▸ **Task objective**: Output exactly the lines from the first one down to the line containing "return Vector((film_left +", inclusive.

▸ **Data lines**:
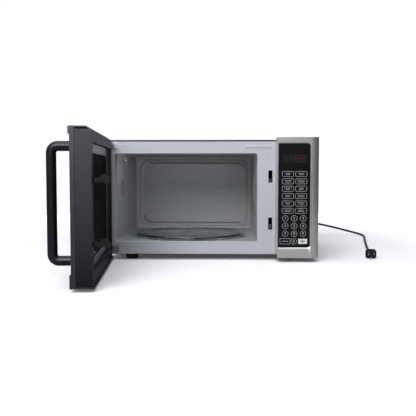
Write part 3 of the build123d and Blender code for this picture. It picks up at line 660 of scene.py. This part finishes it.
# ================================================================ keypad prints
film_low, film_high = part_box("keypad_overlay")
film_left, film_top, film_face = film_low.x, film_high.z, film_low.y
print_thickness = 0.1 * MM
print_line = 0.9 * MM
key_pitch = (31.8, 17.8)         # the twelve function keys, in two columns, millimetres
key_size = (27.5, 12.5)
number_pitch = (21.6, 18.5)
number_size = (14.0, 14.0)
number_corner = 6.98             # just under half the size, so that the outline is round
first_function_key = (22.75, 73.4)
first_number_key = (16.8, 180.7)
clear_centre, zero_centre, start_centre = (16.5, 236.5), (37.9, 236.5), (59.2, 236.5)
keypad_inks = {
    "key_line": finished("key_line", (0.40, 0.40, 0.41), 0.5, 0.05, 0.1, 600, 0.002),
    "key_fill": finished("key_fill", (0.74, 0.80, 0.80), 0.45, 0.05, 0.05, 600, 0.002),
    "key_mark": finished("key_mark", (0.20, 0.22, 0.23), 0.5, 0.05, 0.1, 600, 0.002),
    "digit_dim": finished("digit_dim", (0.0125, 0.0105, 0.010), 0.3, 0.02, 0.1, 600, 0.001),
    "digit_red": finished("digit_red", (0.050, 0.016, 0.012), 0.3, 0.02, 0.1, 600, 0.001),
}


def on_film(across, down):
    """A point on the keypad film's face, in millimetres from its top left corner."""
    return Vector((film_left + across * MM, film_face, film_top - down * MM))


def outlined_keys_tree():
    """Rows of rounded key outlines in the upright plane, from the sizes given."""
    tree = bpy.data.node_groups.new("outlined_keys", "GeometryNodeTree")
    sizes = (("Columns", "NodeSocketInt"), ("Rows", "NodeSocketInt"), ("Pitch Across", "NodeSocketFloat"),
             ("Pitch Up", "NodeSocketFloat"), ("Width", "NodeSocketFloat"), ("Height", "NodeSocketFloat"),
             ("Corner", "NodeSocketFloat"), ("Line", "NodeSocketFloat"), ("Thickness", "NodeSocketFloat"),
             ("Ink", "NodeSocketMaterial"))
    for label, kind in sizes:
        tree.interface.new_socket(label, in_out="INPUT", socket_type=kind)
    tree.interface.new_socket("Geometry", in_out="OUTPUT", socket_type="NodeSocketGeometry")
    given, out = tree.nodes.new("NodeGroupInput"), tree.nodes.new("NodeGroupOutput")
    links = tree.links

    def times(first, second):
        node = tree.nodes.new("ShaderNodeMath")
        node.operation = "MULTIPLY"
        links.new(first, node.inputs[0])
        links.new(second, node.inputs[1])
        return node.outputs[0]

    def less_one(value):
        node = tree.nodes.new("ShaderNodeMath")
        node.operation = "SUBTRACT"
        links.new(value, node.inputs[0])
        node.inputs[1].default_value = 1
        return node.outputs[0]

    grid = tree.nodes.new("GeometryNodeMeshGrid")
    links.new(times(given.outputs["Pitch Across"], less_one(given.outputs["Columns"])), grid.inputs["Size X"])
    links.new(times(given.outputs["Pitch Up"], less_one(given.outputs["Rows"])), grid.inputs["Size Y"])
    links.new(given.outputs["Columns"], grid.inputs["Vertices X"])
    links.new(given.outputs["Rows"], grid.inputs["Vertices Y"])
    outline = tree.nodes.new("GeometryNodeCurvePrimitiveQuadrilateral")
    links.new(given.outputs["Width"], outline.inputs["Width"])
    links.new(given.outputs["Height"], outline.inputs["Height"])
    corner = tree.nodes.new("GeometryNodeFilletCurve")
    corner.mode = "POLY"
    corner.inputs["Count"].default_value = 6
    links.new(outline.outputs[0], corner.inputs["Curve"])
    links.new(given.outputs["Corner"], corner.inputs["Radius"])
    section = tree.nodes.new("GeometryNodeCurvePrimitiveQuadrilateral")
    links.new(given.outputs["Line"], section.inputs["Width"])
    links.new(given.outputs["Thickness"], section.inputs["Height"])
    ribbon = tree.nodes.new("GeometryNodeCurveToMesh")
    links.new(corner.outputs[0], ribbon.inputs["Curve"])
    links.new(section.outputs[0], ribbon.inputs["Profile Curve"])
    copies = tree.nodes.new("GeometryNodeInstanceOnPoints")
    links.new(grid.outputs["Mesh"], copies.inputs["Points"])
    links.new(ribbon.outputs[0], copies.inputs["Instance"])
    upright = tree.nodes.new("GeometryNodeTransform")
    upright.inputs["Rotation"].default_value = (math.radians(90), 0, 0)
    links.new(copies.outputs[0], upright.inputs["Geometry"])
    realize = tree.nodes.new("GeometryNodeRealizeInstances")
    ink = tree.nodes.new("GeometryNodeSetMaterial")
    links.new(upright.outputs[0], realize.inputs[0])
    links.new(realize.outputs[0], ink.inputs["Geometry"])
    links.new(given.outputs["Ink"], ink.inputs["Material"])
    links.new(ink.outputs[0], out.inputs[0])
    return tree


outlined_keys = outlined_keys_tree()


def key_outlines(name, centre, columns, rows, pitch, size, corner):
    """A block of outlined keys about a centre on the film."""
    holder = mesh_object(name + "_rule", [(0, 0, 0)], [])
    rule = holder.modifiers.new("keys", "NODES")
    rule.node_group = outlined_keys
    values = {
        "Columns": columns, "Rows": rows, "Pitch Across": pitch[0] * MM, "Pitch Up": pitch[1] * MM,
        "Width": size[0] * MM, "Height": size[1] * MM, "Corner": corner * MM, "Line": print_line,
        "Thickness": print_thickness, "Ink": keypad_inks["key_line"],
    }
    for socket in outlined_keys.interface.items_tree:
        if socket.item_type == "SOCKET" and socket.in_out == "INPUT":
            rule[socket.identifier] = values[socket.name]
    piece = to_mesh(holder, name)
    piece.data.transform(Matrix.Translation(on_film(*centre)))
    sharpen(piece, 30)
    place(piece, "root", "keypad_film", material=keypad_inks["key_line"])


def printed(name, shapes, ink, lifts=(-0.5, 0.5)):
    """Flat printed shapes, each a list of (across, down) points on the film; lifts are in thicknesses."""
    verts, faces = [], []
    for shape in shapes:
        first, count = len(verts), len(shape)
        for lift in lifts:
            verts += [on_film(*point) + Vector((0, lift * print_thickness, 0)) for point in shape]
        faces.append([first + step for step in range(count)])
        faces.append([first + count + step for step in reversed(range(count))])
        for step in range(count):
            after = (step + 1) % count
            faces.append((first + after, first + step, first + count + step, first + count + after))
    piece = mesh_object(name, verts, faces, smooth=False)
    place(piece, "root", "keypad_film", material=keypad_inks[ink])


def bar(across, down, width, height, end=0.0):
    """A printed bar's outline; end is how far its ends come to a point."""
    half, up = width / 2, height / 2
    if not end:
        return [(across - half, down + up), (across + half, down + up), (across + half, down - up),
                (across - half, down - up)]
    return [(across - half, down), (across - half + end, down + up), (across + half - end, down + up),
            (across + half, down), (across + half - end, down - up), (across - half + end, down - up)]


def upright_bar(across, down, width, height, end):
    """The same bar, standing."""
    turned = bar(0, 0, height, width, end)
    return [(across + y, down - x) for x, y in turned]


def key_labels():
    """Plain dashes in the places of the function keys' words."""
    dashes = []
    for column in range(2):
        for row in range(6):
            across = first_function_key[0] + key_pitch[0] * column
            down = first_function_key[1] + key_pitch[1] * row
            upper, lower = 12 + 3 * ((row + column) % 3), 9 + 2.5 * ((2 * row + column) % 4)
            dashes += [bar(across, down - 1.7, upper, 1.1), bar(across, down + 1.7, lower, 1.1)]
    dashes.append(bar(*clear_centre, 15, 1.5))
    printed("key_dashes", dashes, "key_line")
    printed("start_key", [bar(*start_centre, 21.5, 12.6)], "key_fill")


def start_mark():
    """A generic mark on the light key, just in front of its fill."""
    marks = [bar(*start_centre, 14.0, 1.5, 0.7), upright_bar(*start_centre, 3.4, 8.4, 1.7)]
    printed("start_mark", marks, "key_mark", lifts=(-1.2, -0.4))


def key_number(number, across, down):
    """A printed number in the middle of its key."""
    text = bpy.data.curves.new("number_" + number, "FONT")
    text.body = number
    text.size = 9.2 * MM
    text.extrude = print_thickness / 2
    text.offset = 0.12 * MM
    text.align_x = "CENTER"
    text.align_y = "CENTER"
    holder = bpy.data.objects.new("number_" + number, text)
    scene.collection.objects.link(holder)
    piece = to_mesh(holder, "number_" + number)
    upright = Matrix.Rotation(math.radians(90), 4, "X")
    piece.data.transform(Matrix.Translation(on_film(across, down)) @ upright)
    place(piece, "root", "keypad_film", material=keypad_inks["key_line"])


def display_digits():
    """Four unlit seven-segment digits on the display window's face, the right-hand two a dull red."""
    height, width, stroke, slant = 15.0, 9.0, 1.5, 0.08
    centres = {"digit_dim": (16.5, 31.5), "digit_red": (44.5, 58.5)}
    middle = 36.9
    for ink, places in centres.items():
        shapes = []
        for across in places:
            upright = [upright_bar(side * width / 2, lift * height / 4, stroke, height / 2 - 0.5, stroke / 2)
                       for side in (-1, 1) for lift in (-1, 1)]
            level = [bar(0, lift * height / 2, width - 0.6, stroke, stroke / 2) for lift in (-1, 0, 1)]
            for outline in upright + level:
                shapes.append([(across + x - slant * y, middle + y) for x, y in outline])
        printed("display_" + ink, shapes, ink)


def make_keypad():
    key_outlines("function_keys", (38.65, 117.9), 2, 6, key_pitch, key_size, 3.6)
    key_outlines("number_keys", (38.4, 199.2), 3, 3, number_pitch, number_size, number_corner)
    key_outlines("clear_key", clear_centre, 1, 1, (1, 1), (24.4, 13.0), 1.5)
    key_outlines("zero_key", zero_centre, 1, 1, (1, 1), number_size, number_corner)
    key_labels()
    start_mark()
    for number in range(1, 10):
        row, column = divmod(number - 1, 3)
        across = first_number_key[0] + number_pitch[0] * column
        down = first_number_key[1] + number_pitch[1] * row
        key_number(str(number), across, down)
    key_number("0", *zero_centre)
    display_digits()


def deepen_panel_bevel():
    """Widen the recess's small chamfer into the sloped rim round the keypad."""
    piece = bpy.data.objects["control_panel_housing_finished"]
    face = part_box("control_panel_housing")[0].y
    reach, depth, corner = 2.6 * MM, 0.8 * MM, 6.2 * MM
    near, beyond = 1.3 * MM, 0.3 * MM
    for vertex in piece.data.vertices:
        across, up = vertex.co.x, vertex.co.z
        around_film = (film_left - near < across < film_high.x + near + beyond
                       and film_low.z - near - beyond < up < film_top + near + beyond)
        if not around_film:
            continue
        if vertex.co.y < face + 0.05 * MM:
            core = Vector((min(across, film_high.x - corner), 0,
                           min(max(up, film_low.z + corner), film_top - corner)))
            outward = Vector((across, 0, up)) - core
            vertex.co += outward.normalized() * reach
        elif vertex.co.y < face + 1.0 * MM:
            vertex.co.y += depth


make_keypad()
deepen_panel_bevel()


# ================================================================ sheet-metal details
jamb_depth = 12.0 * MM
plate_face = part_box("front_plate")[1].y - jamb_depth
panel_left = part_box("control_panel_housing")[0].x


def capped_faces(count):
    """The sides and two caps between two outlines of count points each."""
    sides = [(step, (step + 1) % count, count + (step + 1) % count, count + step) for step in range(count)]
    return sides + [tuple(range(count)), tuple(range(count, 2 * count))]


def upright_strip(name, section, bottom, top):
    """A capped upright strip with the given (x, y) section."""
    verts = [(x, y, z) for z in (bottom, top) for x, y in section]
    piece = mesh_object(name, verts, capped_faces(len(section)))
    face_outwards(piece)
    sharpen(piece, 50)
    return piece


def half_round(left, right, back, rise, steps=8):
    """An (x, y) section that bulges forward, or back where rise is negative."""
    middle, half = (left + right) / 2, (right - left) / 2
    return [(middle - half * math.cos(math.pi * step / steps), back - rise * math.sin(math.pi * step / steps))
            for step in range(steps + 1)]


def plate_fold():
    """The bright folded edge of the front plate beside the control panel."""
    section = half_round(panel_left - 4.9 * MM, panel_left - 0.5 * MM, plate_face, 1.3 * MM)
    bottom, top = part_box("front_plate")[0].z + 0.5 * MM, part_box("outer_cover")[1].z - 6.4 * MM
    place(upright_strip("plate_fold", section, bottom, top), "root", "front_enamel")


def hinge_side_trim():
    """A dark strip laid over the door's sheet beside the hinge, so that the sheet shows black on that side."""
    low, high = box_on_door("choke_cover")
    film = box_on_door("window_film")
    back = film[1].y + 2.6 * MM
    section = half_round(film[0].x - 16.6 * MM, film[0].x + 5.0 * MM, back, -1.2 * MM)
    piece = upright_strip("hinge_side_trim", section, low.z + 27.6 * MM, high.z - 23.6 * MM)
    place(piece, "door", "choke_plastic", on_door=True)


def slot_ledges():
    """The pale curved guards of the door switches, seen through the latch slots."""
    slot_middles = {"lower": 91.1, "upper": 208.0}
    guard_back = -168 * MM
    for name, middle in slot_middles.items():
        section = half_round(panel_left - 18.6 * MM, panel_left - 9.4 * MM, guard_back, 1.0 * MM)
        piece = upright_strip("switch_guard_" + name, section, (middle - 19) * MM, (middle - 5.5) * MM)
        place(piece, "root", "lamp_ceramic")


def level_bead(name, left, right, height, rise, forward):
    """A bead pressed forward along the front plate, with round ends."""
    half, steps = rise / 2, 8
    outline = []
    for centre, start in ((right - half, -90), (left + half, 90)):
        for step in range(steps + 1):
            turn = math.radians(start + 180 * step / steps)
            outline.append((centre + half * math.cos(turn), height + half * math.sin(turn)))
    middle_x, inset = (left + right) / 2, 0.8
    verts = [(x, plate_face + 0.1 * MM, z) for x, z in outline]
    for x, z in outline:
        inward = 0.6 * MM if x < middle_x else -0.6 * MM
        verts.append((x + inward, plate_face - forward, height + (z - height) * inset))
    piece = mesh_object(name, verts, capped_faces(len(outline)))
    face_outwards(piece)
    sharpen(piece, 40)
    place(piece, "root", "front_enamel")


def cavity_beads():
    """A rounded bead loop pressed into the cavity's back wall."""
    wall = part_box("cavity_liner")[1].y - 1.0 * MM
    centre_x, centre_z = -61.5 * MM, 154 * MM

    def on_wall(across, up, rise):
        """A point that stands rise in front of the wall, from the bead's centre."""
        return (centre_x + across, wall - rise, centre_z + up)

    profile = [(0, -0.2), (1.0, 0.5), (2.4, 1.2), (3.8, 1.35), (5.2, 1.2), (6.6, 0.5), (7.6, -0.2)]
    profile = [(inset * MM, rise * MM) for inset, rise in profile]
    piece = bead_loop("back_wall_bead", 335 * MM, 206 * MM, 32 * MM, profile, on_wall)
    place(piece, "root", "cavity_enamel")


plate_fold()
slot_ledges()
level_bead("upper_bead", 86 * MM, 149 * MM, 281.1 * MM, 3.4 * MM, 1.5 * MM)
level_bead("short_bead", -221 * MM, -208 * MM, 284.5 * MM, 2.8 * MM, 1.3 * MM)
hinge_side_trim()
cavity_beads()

▸ **Solution to the exercise**:
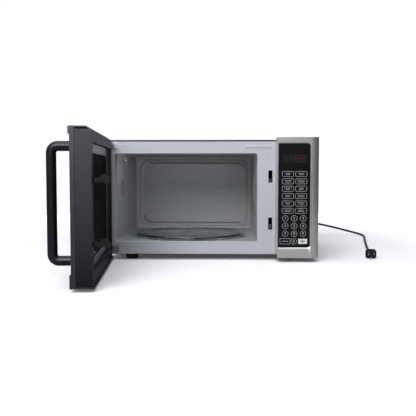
Write part 3 of the build123d and Blender code for this picture. It picks up at line 660 of scene.py. This part finishes it.
# ================================================================ keypad prints
film_low, film_high = part_box("keypad_overlay")
film_left, film_top, film_face = film_low.x, film_high.z, film_low.y
print_thickness = 0.1 * MM
print_line = 0.9 * MM
key_pitch = (31.8, 17.8)         # the twelve function keys, in two columns, millimetres
key_size = (27.5, 12.5)
number_pitch = (21.6, 18.5)
number_size = (14.0, 14.0)
number_corner = 6.98             # just under half the size, so that the outline is round
first_function_key = (22.75, 73.4)
first_number_key = (16.8, 180.7)
clear_centre, zero_centre, start_centre = (16.5, 236.5), (37.9, 236.5), (59.2, 236.5)
keypad_inks = {
    "key_line": finished("key_line", (0.40, 0.40, 0.41), 0.5, 0.05, 0.1, 600, 0.002),
    "key_fill": finished("key_fill", (0.74, 0.80, 0.80), 0.45, 0.05, 0.05, 600, 0.002),
    "key_mark": finished("key_mark", (0.20, 0.22, 0.23), 0.5, 0.05, 0.1, 600, 0.002),
    "digit_dim": finished("digit_dim", (0.0125, 0.0105, 0.010), 0.3, 0.02, 0.1, 600, 0.001),
    "digit_red": finished("digit_red", (0.050, 0.016, 0.012), 0.3, 0.02, 0.1, 600, 0.001),
}


def on_film(across, down):
    """A point on the keypad film's face, in millimetres from its top left corner."""
    return Vector((film_left + across * MM, film_face, film_top - down * MM))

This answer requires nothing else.